We have a situation where we have become aware quite by accident that a property sale transacted and the outstanding fees were paid to an old managing agent whose services had long since terminated 2 years prior to the money being paid out. The bank acting as the seller claim this is a personal dispute between us (the OMC) and the old agent and nothing to do with them. What are a solicitors duty in this regard? They claim that contacting the agent only without any director involvement is 'normal' and they were well within rights to do so.


----------



## mf1 (8 May 2014)

I think you now pursue the purchaser for the outstanding arrears. They have not been paid to the OMC and are still outstanding. The purchaser will, rightly, go back to their solicitor , and ask them why this matter was not properly resolved. Requisition 37 should have opened all of this up.

mf


----------



## Bree Narran (15 May 2014)

Hmm does the solicitor not have to ensure they are paying the right person.
I assume the solicitor would check cro for the registered business address?
If he^she didnt that is their error.  I would be chasing 
The solicitor.


----------



## mf1 (16 May 2014)

The Management Company have no relationship with the purchaser's solicitor. It would be entirely inappropriate, and outside their remit, to engage with the purchaser's solicitor. 

The Management Company have a contractual relationship with the purchaser under the terms of the Lease. The purchaser has a contractual relationship with their solicitor. 

mf


----------



## Bree Narran (16 May 2014)

Law society?


----------



## Bree Narran (19 May 2014)

Complaint re solicitor or seek advice to/ from law society?


----------



## mf1 (19 May 2014)

Bree Narran said:


> Complaint re solicitor or seek advice to/ from law society?



I suspect you are being deliberately mischievous. 

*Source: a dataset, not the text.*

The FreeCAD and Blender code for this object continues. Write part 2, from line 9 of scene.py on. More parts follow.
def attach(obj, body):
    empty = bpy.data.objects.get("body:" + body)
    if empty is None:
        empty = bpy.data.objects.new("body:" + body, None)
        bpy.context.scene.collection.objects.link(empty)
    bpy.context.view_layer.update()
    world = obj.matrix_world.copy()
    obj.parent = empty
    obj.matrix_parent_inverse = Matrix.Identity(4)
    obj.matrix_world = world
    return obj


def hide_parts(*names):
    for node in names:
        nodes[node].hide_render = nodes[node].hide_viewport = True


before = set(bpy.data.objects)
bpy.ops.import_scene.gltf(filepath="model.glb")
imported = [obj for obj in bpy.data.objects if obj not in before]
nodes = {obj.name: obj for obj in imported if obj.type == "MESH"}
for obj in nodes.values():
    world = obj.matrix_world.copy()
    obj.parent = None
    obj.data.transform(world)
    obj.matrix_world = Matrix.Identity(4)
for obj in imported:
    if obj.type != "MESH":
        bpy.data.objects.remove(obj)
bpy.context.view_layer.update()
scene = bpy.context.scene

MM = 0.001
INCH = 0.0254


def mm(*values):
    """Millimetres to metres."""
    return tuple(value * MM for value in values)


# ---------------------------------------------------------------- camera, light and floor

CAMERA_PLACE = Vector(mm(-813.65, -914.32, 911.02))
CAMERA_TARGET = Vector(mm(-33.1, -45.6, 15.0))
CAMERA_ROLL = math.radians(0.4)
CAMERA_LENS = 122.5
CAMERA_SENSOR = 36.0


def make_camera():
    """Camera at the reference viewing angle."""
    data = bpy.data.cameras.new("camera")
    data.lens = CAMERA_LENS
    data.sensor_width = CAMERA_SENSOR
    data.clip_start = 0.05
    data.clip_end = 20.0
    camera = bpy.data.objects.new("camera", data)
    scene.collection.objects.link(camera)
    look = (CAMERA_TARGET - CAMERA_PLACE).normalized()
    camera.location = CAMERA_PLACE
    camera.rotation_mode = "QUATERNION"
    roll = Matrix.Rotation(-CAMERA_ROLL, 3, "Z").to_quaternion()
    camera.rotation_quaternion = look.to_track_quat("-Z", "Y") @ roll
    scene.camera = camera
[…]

No further comment from here.

mf


----------



## Bree Narran (19 May 2014)

Absolutely not.

I have done a few requisitions in the last while but not an
Expert by any means.

The solicitor when requesting the doc. Writes to
The company business address which does not seem to have happened in this case unless of course cro was not updated.  

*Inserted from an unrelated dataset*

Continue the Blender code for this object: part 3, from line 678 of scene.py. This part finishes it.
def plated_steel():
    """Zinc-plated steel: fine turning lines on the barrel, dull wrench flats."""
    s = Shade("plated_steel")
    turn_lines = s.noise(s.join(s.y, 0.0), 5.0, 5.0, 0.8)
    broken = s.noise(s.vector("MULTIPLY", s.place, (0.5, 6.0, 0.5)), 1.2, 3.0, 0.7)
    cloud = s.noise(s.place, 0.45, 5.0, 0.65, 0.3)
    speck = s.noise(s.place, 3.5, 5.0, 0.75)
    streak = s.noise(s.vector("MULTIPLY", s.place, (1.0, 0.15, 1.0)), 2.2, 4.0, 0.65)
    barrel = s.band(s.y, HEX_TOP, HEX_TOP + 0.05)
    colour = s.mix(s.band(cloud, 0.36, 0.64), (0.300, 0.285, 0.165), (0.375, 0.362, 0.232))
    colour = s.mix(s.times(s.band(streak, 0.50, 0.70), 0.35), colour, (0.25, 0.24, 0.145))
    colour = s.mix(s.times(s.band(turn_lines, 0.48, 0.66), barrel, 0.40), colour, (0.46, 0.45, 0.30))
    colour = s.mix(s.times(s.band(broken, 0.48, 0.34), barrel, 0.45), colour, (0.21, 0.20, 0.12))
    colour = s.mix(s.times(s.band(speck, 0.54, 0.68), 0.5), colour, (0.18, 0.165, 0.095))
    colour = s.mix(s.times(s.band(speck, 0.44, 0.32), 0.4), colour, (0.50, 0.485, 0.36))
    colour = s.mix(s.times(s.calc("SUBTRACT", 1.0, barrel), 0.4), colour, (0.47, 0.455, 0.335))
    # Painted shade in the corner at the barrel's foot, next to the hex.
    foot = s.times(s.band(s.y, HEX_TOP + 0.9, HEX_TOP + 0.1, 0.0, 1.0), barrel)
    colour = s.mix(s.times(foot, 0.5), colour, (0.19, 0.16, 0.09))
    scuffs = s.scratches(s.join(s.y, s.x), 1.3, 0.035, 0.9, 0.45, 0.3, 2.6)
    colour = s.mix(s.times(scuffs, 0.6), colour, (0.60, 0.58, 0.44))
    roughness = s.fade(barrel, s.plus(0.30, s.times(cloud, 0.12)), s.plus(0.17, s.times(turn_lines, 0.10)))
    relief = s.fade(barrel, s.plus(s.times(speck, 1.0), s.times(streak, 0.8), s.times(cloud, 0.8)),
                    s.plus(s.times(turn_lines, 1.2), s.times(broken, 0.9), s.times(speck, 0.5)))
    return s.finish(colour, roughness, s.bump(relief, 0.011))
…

If the agent was not working for the omc for 2 yesrs i assume they changed their address.. solicitor to me could be at fault here


----------



## Seagull (20 May 2014)

How were the fees paid? If it was by cheque, it should have been made out to the management company, rather than the management agent. If the old management agent were aware that the money was not for them, and indicated they were still acting as the agent, then it might become a matter of fraud. A quick call to them and a mention of the gard fraud squad might persuade them to pay the money over to the management company.


----------



## Bree Narran (26 May 2014)

Agree with above.  Contact the gardai


----------



## lantus (15 Sep 2014)

The cheque was made out to the agent late 2012. The agent 'was' the company secretary as well. However they ceased being agent 2010 and ceased being the sec in June 2012 when new directors and sec were appointed. The documentation we have seen has been made out from the agent as the letter head in all cases and NOT the secretary.

Not sure how they were contacted as the CRO records would clearly show the new directors much earlier. As they were neither agent nor secretary and have not passed the money on to the company. It would appear that they have deliberately obtained this money through potentially fraudulent means and been happy to hold out a hand to take it. Also, disclosing personal financial info when they had no rights to do so would be a data protection breach. In fact they should no longer be holding this information.

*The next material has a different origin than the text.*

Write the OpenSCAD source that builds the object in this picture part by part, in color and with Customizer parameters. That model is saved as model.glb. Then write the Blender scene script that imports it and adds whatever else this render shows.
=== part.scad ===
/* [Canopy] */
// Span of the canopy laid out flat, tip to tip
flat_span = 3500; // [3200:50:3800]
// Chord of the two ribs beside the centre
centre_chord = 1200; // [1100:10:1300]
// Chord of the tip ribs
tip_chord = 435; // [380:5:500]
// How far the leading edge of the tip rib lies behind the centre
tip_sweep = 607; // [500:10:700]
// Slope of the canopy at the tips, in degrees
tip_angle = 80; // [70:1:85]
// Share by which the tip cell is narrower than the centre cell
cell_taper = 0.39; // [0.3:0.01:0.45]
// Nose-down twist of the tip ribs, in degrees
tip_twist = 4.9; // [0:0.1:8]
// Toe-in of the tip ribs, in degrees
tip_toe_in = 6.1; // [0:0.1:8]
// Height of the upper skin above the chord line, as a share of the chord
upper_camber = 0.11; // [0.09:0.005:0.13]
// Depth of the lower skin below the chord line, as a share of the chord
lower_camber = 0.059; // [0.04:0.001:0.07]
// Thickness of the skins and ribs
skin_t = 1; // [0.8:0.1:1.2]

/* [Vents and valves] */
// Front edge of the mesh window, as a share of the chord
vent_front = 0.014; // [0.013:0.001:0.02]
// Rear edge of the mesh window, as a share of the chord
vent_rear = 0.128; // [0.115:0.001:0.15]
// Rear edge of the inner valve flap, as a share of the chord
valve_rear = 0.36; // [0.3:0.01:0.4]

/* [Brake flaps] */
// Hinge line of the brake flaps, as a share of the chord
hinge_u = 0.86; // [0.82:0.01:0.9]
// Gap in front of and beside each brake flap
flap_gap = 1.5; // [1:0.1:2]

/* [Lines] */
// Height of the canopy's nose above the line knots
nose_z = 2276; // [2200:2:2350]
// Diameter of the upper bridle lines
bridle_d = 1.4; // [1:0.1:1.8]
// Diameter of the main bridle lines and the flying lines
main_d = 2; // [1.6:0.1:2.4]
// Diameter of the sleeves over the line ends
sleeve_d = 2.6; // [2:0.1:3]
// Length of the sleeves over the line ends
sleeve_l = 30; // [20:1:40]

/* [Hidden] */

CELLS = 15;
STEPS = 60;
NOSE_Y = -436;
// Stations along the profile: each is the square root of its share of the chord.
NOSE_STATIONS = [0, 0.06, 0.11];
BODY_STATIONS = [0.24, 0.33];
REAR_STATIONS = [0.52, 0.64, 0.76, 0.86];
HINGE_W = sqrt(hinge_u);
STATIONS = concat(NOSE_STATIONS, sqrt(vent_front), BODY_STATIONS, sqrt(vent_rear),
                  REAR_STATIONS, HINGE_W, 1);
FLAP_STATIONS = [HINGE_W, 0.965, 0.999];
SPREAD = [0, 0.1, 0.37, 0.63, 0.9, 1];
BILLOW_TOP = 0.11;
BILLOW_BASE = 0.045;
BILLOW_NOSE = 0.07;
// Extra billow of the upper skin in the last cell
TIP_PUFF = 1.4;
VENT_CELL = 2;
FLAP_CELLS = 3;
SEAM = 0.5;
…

We don't know what req 37/MUD act info was issued but as they had no legal standing to operate on behalf of the company it must all be 'made up'. That would be fraud as they essentially posed as agents on behalf of the company.

Will contact purchaser. Sure they will be delighted!


----------



## Seagull (16 Sep 2014)

Have you been to the gardai with this? It would be interesting to hear their take on it.


----------



## Time (16 Sep 2014)

They would probably say it is a civil matter and to take the matter up with your solicitor/law society.


----------